For her faculty, Weston chose Motown alumni—Beans Bowles, the musical director of the Motown Revue; Hank Cosby, who played horn on many of the old Motown hits; former personnel director Dorothy Carey; Teddy Harris, Jr., who worked with Diana
Ross and the Supremes; costume designer Margaret Brown, who created the stage outfits for the Temptations and other Motown acts, and a number of others. She recruited them both for their professional skills and as role models for aspiring teenage performers. They serve as reminders that kids from the streets of the city can do something special.

“Did you ever see any of the old Motown artists?” Weston asked me as we walked down the hall of Northwestern High. It was a sweltering August afternoon, and I had come to see Festival in action.

“I saw you at the Fox Theater in the Motown Revue,” I said. “It was back in about 1962. You wore a tight red dress and you sang a show tune. How's that?”

“Shut up!” Weston said, laughing and embarrassed. “You must have been a fan.”

“A fanatic,” I said. And I was. Our parents didn't understand Motown, but we did. At one time I was even in a group—King Mellow and the High Earls of Jive—that dreamed of becoming Hitsville's first integrated act. I was debating whether to demonstrate a few bars of our unforgettable rendition of “Two Lovers” when Weston was stopped by a pretty sixteen-year-old named Piper Carter.

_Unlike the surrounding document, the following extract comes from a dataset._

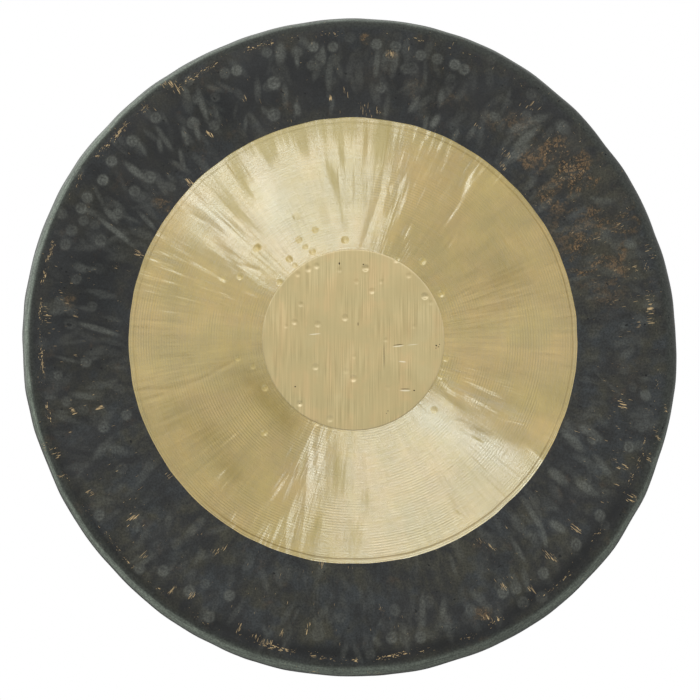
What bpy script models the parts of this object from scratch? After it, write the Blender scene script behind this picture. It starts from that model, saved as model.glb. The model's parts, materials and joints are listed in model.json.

She was scheduled to perform in one of the minishows that Festival puts on at old folks' homes and community centers around the city, and wanted to talk to Kim about her act.

“Is that what you want to do, be a professional rapper?” I asked.

“No, actually I want to be an attorney,” she said. “I'm planning to go to Harvard. What I really like to do is write poetry. But rapping might be a good way to make some money while I'm in college. It's expensive, you know.”